The big surprise of the week was surely former Archbishop Carey stepping in to save Free Speech from the Woolf’s jaws.  Astounding!  In a speech at the Oxford Centre for Islamic Studies, former Lord Chief Justice Lord Woolf actually said out loud that in the wake of the Charlie Hebdo attacks satirical cartoonists should “exercise self-restraint, particularly in sensitive areas where religion is involved”, so as not to offend Muslims.  The former Archbishop countered that while respect for others was important, “that does not mean we should temper our [satire]”.  And he reminded the Law Lord (astonishing he had to!) that democracy and free speech go to the very heart of our rule of law, and that the freedom to satirise any pillars of authority is, and should remain, vital to that.  

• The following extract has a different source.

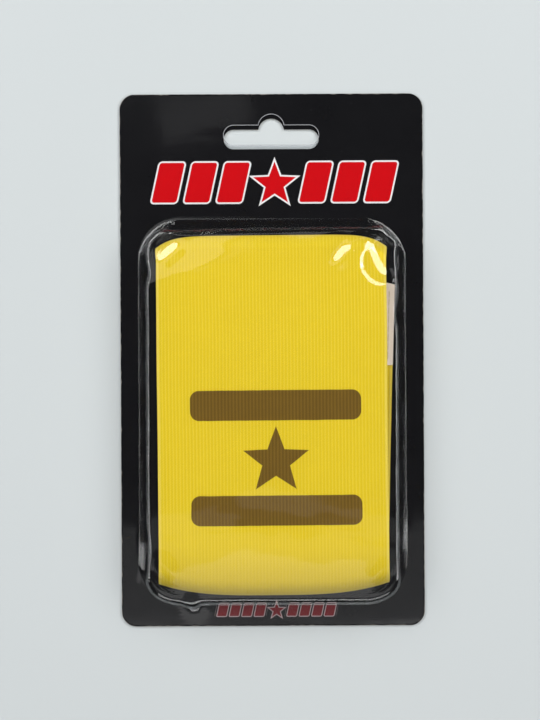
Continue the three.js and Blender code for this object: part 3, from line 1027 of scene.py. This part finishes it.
def draw_lines(film, place):
    """Fine lines round the tray's corners, where the film was drawn thin."""
    x, y = film.parts(place)[:2]
    from_middle = film.math("ABSOLUTE", film.math("SUBTRACT", y, shell_middle.y))
    beside = film.math("SUBTRACT", film.math("ABSOLUTE", x), shell_half.x - SHELL_CORNER)
    ahead = film.math("SUBTRACT", from_middle, shell_half.y - SHELL_CORNER)
    squares = [film.math("MULTIPLY", value, value) for value in (beside, ahead)]
    far = film.math("SQRT", film.math("ADD", *squares))
    angle = film.math("ARCTAN2", ahead, beside)
    round_corner = film.math("MULTIPLY", angle, DRAW_LINES_STRETCH)
    spot = film.node("CombineXYZ", {0: far, 1: round_corner, 2: 0.0}).outputs[0]
    lines = film.grain(spot, (1700, 900, 1))
    in_corner = film.fade(film.math("MINIMUM", beside, ahead), -1 * MM, 2 * MM)
    mask = film.math("MULTIPLY", in_corner, film.fade(far, *DRAW_LINES_NEAR))
    mask = film.math("MULTIPLY", mask, film.fade(far, *DRAW_LINES_FAR, 1.0, 0.0))
    return film.math("MULTIPLY", film.math("MULTIPLY", lines, mask), 0.9)


# Card


def card_finish():
    """Glossy black print over grey board: pale worn edges, bare back, and the printed rows."""
    card = Finish("printed_card")
    place = card.place()
    x, y = card.parts(place)[:2]
    facing = card.parts(card.node("NewGeometry").outputs["Normal"])[2]
    half = (card_high - card_low) / 2
    edge = card.box(x, y, half.x, half.y, CARD_CORNER)
    rough_edge = card.grain(place, (420, 420, 420), 4.0)
    wear = card.math("ADD", edge, card.math("MULTIPLY", rough_edge, WEAR_SPREAD))
    worn = card.fade(wear, *WEAR_EDGE, 0.0, 0.8)
    mottle = card.grain(place, (90, 90, 90), 3.0)
    black = card.mix(mottle, paint(13, 13, 15), paint(21, 21, 23))
    specks = card.grain(place, (1500, 1500, 1500), 1.0)
    black = card.mix(card.fade(specks, 0.8, 0.86, 0.0, 0.5), black, paint(120, 120, 120))
    printed = black
    for row in PRINT_ROWS:
        printed = print_row(card, x, y, printed, row)
    core = card.mix(rough_edge, paint(118, 114, 108), paint(168, 164, 158))
    printed = card.mix(worn, printed, core)
    board = card.mix(mottle, paint(176, 172, 164), paint(192, 188, 181))
    back = card.mix(card.fade(rough_edge, 0.45, 0.7, 0.0, 0.35), board, paint(150, 146, 138))
    colour = card.mix(card.fade(facing, -0.5, -0.4), back, core)
    colour = card.mix(card.fade(facing, 0.4, 0.5), colour, printed)
    gloss = card.fade(facing, 0.4, 0.5, 0.85, 0.12)
    fibres = card.grain(place, (1400, 1400, 1400), 3.0)
    height = card.math("ADD", fibres, card.math("MULTIPLY", mottle, 2.0))
    return card.surface(
        {
            "Base Color": colour,
            "Roughness": card.math("ADD", gloss, card.math("MULTIPLY", worn, 0.4)),
            "Specular IOR Level": 0.2,
            "Normal": card.bump(height, 0.03 * MM, 0.6),
        }
    )


def print_row(card, x, y, below, row):
    """A printed row: a star between slanted blocks, each with a pale keyline round it."""
    from_y = card.math("SUBTRACT", y, row["middle_y"] * MM)
    from_x = card.math("SUBTRACT", x, row["middle_x"] * MM)
    slanted = card.math("SUBTRACT", from_x, card.math("MULTIPLY", from_y, ROW_SLANT))
    beside = card.math("SUBTRACT", card.math("ABSOLUTE", slanted), row["gap"] * MM)
    pitch = row["pitch"] * MM
    in_block = card.math("SUBTRACT", card.math("WRAP", beside, pitch, 0.0), pitch / 2)
    block = card.box(in_block, from_y, row["block"] / 2 * MM, row["height"] / 2 * MM, row["corner"] * MM)
    last = card.math("SUBTRACT", beside, row["blocks"] * pitch)
    first = card.math("MULTIPLY", beside, -1.0)
    distance = card.math("MAXIMUM", card.math("MAXIMUM", last, first), block)
    star_y = card.math("ADD", from_y, row["star"] * ROW_STAR_DROP * MM)
    star = card.star(from_x, star_y, row["star"] * MM)
    distance = card.math("MINIMUM", distance, star)
    rim = row["keyline"] * MM
    keyline = card.fade(distance, rim - PRINT_SHARP, rim + PRINT_SHARP, 1.0, 0.0)
    inked = card.fade(distance, -PRINT_SHARP, PRINT_SHARP, 1.0, 0.0)
    marked = card.mix(keyline, below, paint(*row["pale"]))
    return card.mix(inked, marked, paint(*row["ink"]))


# Setting


def make_floor():
    """The pale surface that the card lies on."""
    bpy.ops.object.select_all(action="DESELECT")
    bpy.ops.mesh.primitive_plane_add(size=FLOOR_SIZE, location=(0, 0, card_low.z - FLOOR_DROP))
    floor = bpy.context.object
    floor.name = "floor"
    sheet = Finish("pale_floor")
    tone = sheet.grain(sheet.place(), (3, 3, 3), 1.0)
    colour = sheet.mix(tone, paint(189, 195, 196), paint(193, 198, 199))
    floor.data.materials.append(sheet.surface({"Base Color": colour, "Roughness": 0.9}))


def add_light(name, azimuth_deg, tilt_deg, distance, width, height, power):
    """A soft panel that faces the card, tilt_deg away from straight above."""
    azimuth, tilt = math.radians(azimuth_deg), math.radians(tilt_deg)
    way = Vector(
        (math.cos(azimuth) * math.sin(tilt), math.sin(azimuth) * math.sin(tilt), math.cos(tilt))
    )
    panel = bpy.data.lights.new(name, "AREA")
    panel.shape = "RECTANGLE"
    panel.size = width
    panel.size_y = height
    panel.energy = power
    light = bpy.data.objects.new(name, panel)
    light.location = way * distance
    light.rotation_euler = way.to_track_quat("Z", "Y").to_euler()
    bpy.context.collection.objects.link(light)


def make_setting():
    """Floor, light panels, a dim world and the camera straight above the card."""
    make_floor()
    for panel in PANELS:
        add_light(*panel)
    world = bpy.data.worlds.new("studio")
    world.use_nodes = True
    background = world.node_tree.nodes["Background"]
    background.inputs["Color"].default_value = WORLD_TONE
    background.inputs["Strength"].default_value = 1
    scene = bpy.context.scene
    scene.world = world
    scene.view_settings.view_transform = "Standard"
    scene.cycles.transparent_max_bounces = SEE_THROUGH_BOUNCES
    lens = bpy.data.cameras.new("camera")
    lens.sensor_width = SENSOR
    lens.lens = SENSOR * CAMERA_HEIGHT / PHOTO_HEIGHT
    lens.clip_start = NEAREST_SEEN
    camera = bpy.data.objects.new("camera", lens)
    camera.location = (CAMERA_X, CAMERA_Y, CAMERA_HEIGHT)
    camera.rotation_euler = (0, 0, CAMERA_ROLL)
    bpy.context.collection.objects.link(camera)
    scene.camera = camera


def dress(piece, finishes, slot, *nodes):
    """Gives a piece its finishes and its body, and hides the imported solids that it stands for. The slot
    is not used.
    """
    piece.data.materials.clear()
    for finish in finishes:
        piece.data.materials.append(finish)
    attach(piece, "root")
    if nodes:
        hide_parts(*nodes)


make_setting()

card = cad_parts["backing_card"]
card.data.materials.clear()
card.data.materials.append(card_finish())

band, along = make_elastic_band()
front_start = INNER_STEPS + DIP_STEPS + TOP_FOLD_STEPS
front_start_y = strip_stations()[front_start][0] + loop_middle_y
plain_knit = elastic_finish("ribbed_knit")
printed_knit = elastic_finish("ribbed_knit_printed", along[front_start] + front_start_y - PRINT_MIDDLE_Y)
dress(band, (printed_knit, plain_knit), "elastic", "elastic_band")

hook_start_y = outer_end_y - PATCH_LENGTH
hook_middle_z = hook_low.z + TAPE_THICK / 2
hook_tape = make_tape("hook_tape_base", hook_start_y, hook_middle_z, TAPE_THICK, True)

loop_start_y = inner_end_y + PATCH_INSET
loop_end_y = loop_start_y + PATCH_LENGTH
loop_middle_z = (loop_low.z + loop_high.z) / 2
loop_tape = make_tape("loop_tape_pile", loop_start_y, loop_middle_z, loop_high.z - loop_low.z, False)

hooks = make_hooks()
hook_seam = make_seam("hook_tape_seam", hook_start_y, outer_end_y, hook_low.z + TAPE_THICK, True)
back_seam = make_seam("outer_end_seam", hook_start_y, outer_end_y, band_low.z, True)
inner_end_top_z = inner_end_z + BAND_THICK / 2
inner_seam = make_seam("inner_end_seam", loop_start_y, loop_end_y, inner_end_top_z, False)

beige = paint(252, 241, 233)
deep_beige = paint(238, 224, 213)
dress(hook_tape, [tape_finish("hook_tape_weave", beige, deep_beige, 1500)], "hook_tape", "hook_patch")
dress(loop_tape, [tape_finish("loop_tape_nap", beige, deep_beige, 3200)], "loop_tape", "loop_patch")
dress(hooks, [thread_finish("hook_nylon", beige, deep_beige)], "hook_tape")
seam_thread = thread_finish("seam_thread", paint(222, 208, 176), paint(186, 168, 130))
for seam in (hook_seam, back_seam, inner_seam):
    dress(seam, [seam_thread], "hook_tape")

film = make_film()
dress(film, [film_finish()], "film", "clear_shell")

We have Frances Gibb to thank for bringing us the story.  And, surprisingly, Lord Carey to thank as an unlikely defender of Free Speech.  Way to go Arch Bish! 


Two of Kysen's three Clares (yes I know we sound like an order of nuns - well that's
Kysen for you!) are planning a rare Day Out in Oxford this week. @ClareTpr is a Pinsent alumni and Partner David Isaac who runs the firm's art committee is Chair of Oxford's Museum of Modern Art. Catching up before Christmas at a Pinsents-hosted exhibition of court artist Isobel Williams, David mentioned the excitingly curated Love Is Enough exhibition at MOMA, juxtaposing William Morris and Andy Warhol to highlight the similarities of these two artists working a century apart. I'm a massive fan of both, but each occupy completely different and unconnected places in my mind map. I can't wait to see the exhibition and look at these two familiars with a new appreciation. Innovative curation is an art in itself, don't you think?